■ DATA FOR PROCESSING ■

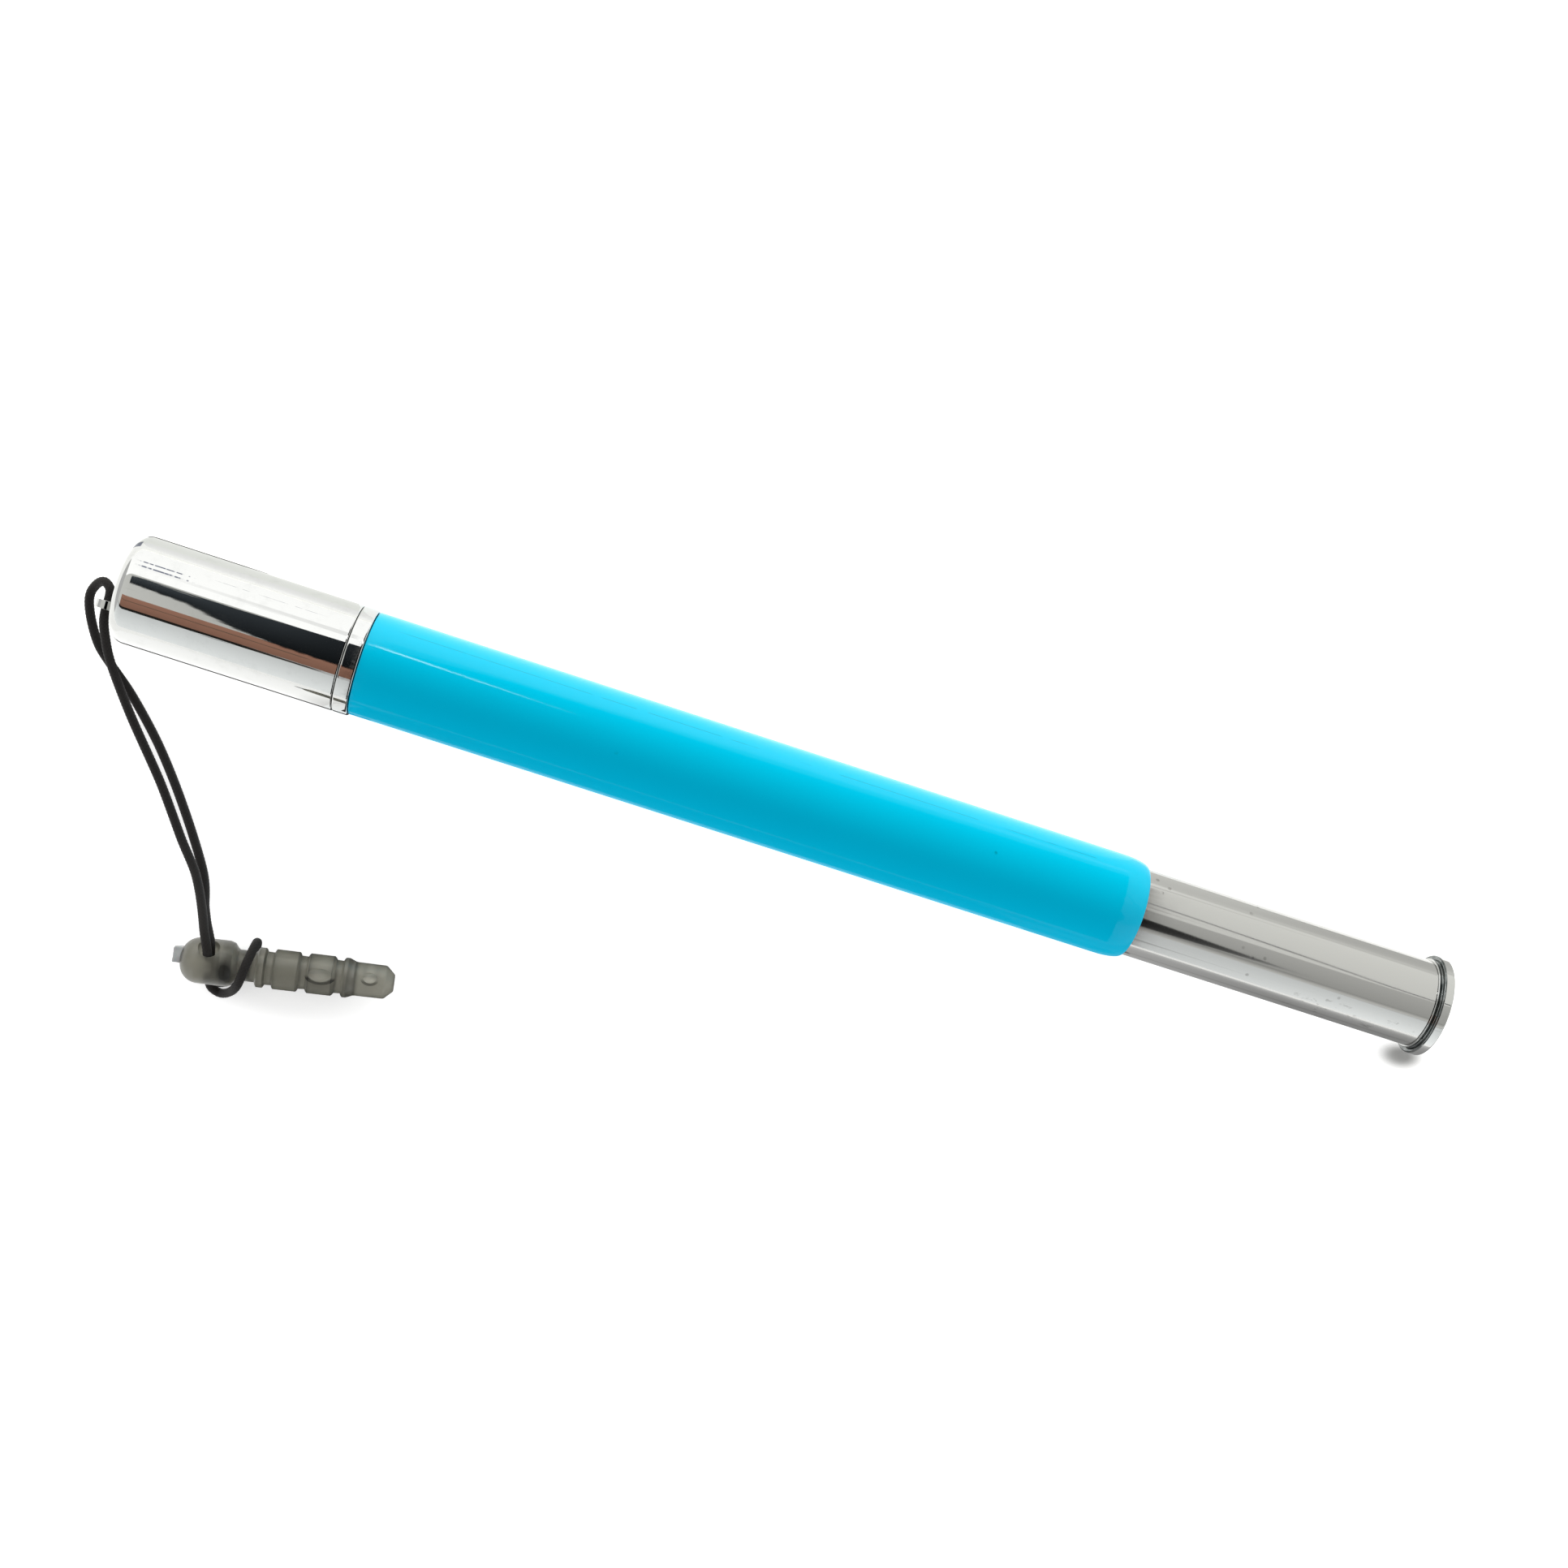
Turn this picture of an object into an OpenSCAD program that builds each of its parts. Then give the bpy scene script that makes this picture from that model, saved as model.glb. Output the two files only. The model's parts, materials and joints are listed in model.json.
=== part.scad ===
// Telescopic touch-screen stylus with a pull-off cap and a tethered earphone-socket plug.
// It lies on a flat surface with its axis along X: the cap is at -X and the sliding tube at +X.

/* [Barrel] */
// Outside diameter of the painted barrel
barrel_d = 8.94; // [8.8:0.02:9]
// Length of the painted barrel
barrel_len = 69.0; // [60:1:80]
// Wall thickness of the barrel
barrel_wall = 0.4; // [0.35:0.05:0.4]
// Length over which the barrel's nose is rounded
nose_len = 2.2; // [1.5:0.1:3]

/* [Cap] */
// Outside diameter of the chromed cap and of the ring behind it
cap_d = 9.26; // [9.26:0.02:9.6]
// Length of the cap
cap_len = 19.1; // [19:0.1:22]
// Width of the chromed ring between cap and barrel
ring_len = 1.3; // [1:0.1:2]
// Radius of the cap's closed corner
cap_corner_r = 1.2; // [0.8:0.1:1.5]

/* [Sliding tube] */
// Outside diameter of the sliding tube
tube_d = 7.8; // [7.6:0.1:7.8]
// Length of tube that shows when it is pulled out
tube_out = 26.9; // [15:0.1:40]
// Diameter of the end plug's rim
rim_d = 8.94; // [8.4:0.02:8.94]
// Thickness of the end plug, cove and rim together
rim_len = 1.3; // [1:0.1:2]

/* [Tip] */
// Diameter of the conductive rubber tip
tip_d = 7.0; // [6.4:0.1:7]
// Length of the rubber tip in front of its holder
tip_len = 5.6; // [5.2:0.1:5.8]

/* [Eyelet] */
// How far the eyelet stands out of the cap's end
eyelet_out = 1.9; // [1.9:0.1:2.2]
// Distance of the eyelet from the pen's axis
eyelet_offset = 2.0; // [1.5:0.1:2.3]

/* [Socket plug] */
// Diameter of the plug's shaft, which goes into a 3.5 mm socket
shaft_d = 3.4; // [3.3:0.05:3.5]
// Diameter of the plug's rounded head
head_d = 3.9; // [3.8:0.1:4.2]
// Diameter of the cross hole that the cord goes through
head_hole_d = 1.8; // [1.75:0.05:1.9]

/* [Cord] */
// Diameter of the braided cord
cord_d = 0.8; // [0.7:0.05:0.8]

/* [Hidden] */
$fn = 72;
eps = 0.01;
fit = 0.02;              // gap between pieces that are pressed together
run = 0.05;              // gap between pieces that slide or turn

chrome = [0.86, 0.87, 0.88];
nickel = [0.73, 0.73, 0.70];
brass = [0.78, 0.64, 0.34];
paint = [0.02, 0.66, 0.84];
nylon = [0.88, 0.87, 0.82];
rubber = [0.07, 0.07, 0.07];
smoke = [0.36, 0.36, 0.33, 0.75];

// Places along X
total_len = eyelet_out + cap_len + ring_len + 2 * run + barrel_len + tube_out + rim_len;
x_end = total_len / 2;
x_rim = x_end - rim_len;
x_mouth = x_rim - tube_out;
x_barrel = x_mouth - barrel_len;
x_ring = x_barrel - run - ring_len;
x_cap_mouth = x_ring - run;
x_cap_end = x_cap_mouth - cap_len;
axis_z = cap_d / 2;

// Radii
barrel_r = barrel_d / 2;
bore_r = barrel_r - barrel_wall;
tube_r = tube_d / 2;
tube_wall = 0.4;
tube_bore_r = tube_r - tube_wall;
cap_r = cap_d / 2;
cap_wall = 0.4;
cap_end_wall = 0.6;
liner_r = cap_r - cap_wall - fit;
liner_bore_r = 3.75;
spigot_r = 3.65;
groove_r = 2.8;          // floor of the grip ring's groove
core_r = 1.6;            // bore for the tip's core
foot_r = 2.25;           // hole in the rubber tip's foot
seat_r = spigot_r - 1.0; // bore of the ferrule and of its seat
journal_r = 2.6;
clip_r = journal_r - 0.5; // floor of the retaining clip's groove
shank_r = 0.5;           // of the eyelet's rivet

// Inside lengths
insert_len = 10;         // of the cap spigot in the barrel
spigot_len = 6.2;        // of the cap spigot in front of the trim ring
mouth_land = 2.0;        // of the barrel's narrowed mouth
sleeve_len = 7.0;        // of the friction sleeve on the tube's inner end
end_play = 0.1;          // of the friction sleeve, at each end
clip_len = 0.5;          // width of the retaining clip's groove
plug_in = 5.0;           // how far each plug goes into the sliding tube
x_sleeve = x_mouth - mouth_land - end_play - sleeve_len;
x_tube = x_sleeve + sleeve_len + end_play;
x_clip = x_sleeve - end_play;
x_tip = x_ring - spigot_len;
x_groove = x_ring - 3.2; // middle of the grip ring's groove
groove_len = 1.1;

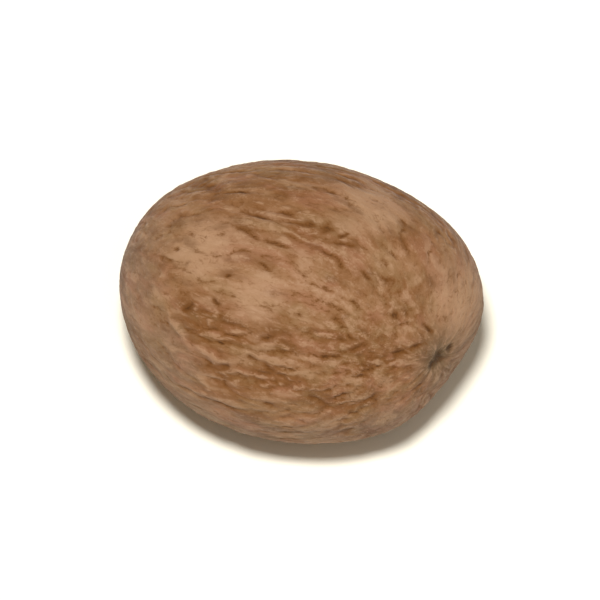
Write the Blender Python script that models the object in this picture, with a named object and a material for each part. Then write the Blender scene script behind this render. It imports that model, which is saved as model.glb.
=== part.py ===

■ WHAT THE TASK REQUIRES ■
Everything from the first line of the material through the line containing "nose_len = 2.2; // [1.5:0.1:3]" is to be printed exactly; lines after that are to be left out.

■ TASK RESPONSE ■
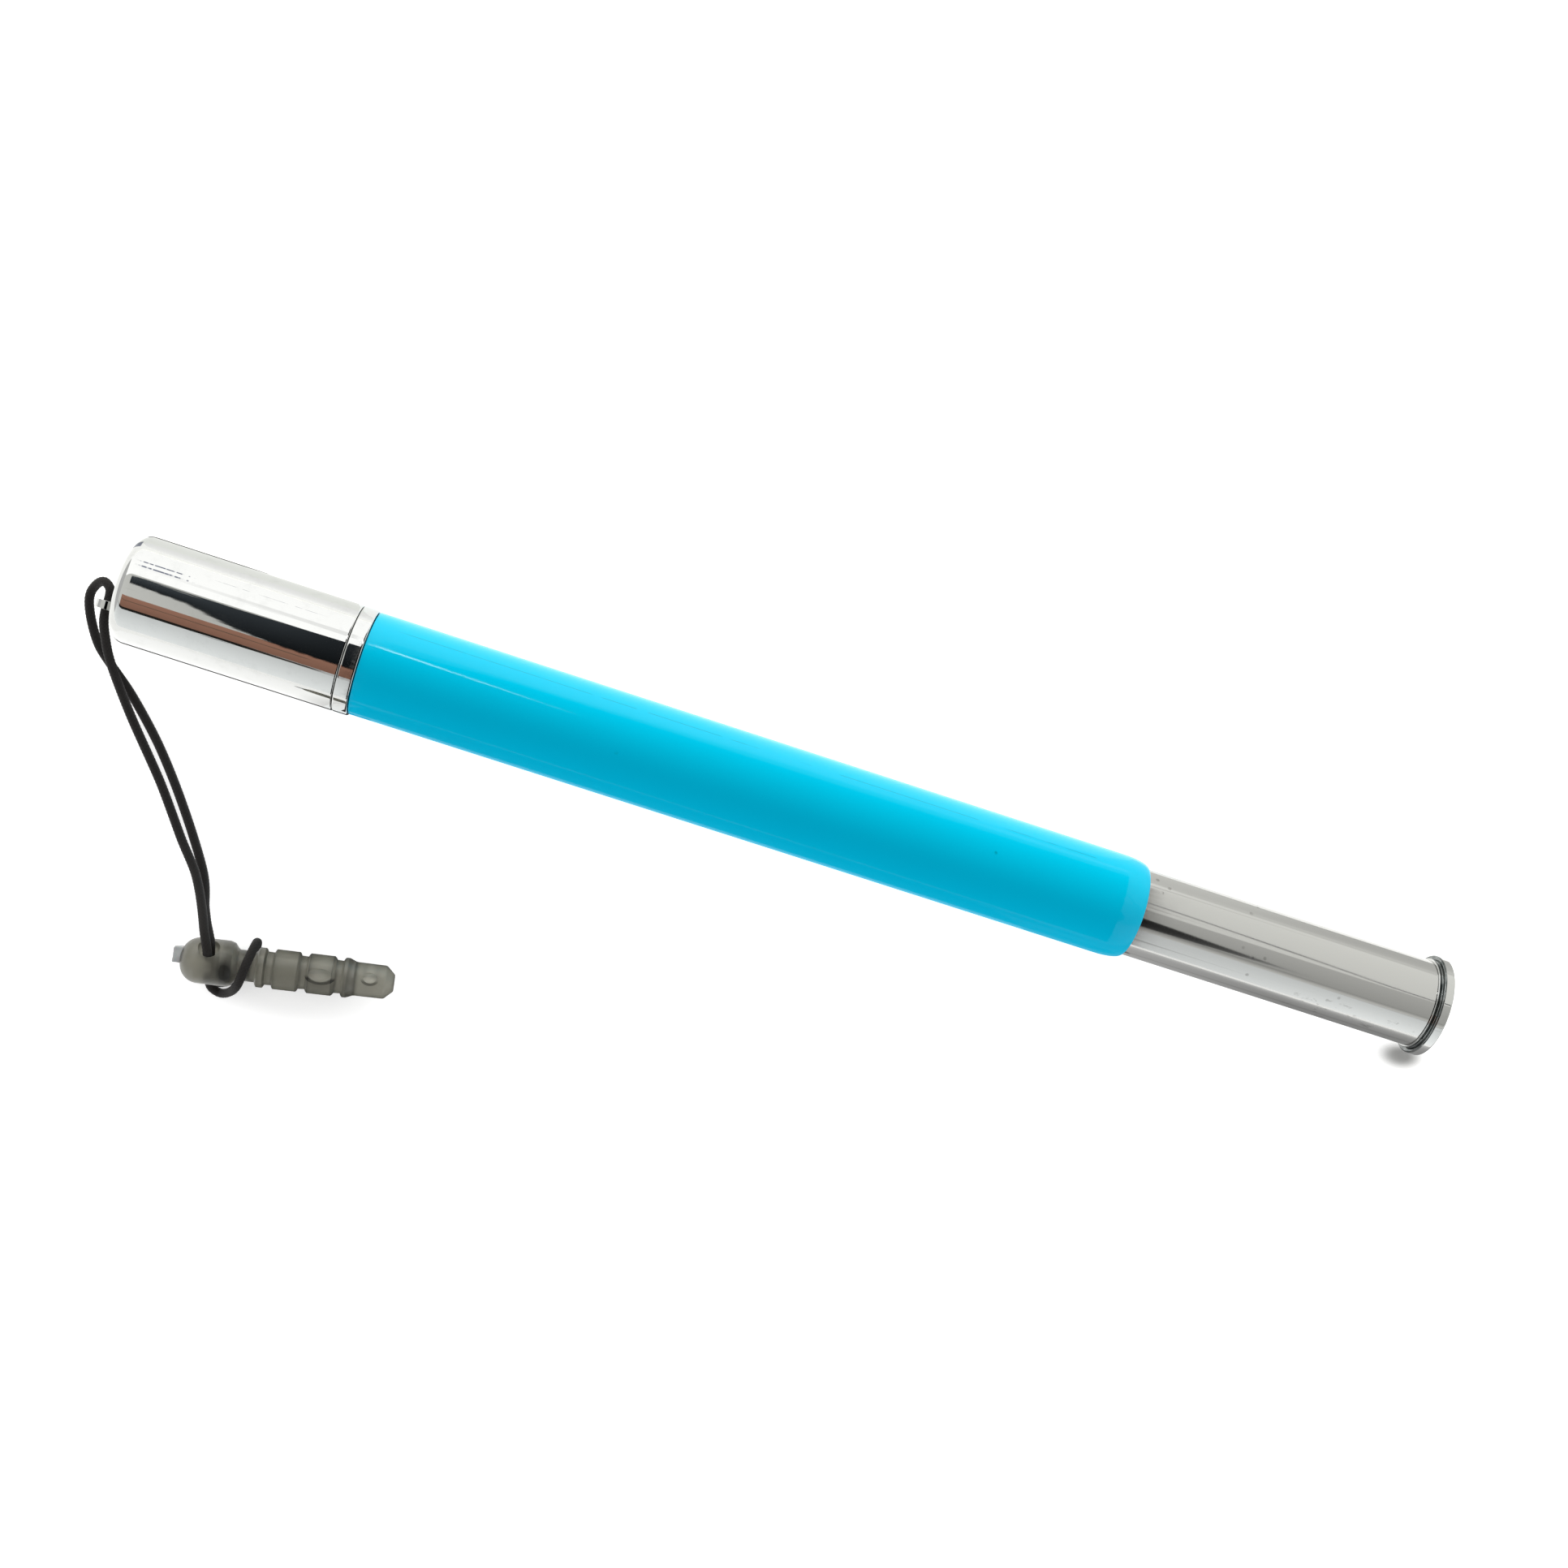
Turn this picture of an object into an OpenSCAD program that builds each of its parts. Then give the bpy scene script that makes this picture from that model, saved as model.glb. Output the two files only. The model's parts, materials and joints are listed in model.json.
=== part.scad ===
// Telescopic touch-screen stylus with a pull-off cap and a tethered earphone-socket plug.
// It lies on a flat surface with its axis along X: the cap is at -X and the sliding tube at +X.

/* [Barrel] */
// Outside diameter of the painted barrel
barrel_d = 8.94; // [8.8:0.02:9]
// Length of the painted barrel
barrel_len = 69.0; // [60:1:80]
// Wall thickness of the barrel
barrel_wall = 0.4; // [0.35:0.05:0.4]
// Length over which the barrel's nose is rounded
nose_len = 2.2; // [1.5:0.1:3]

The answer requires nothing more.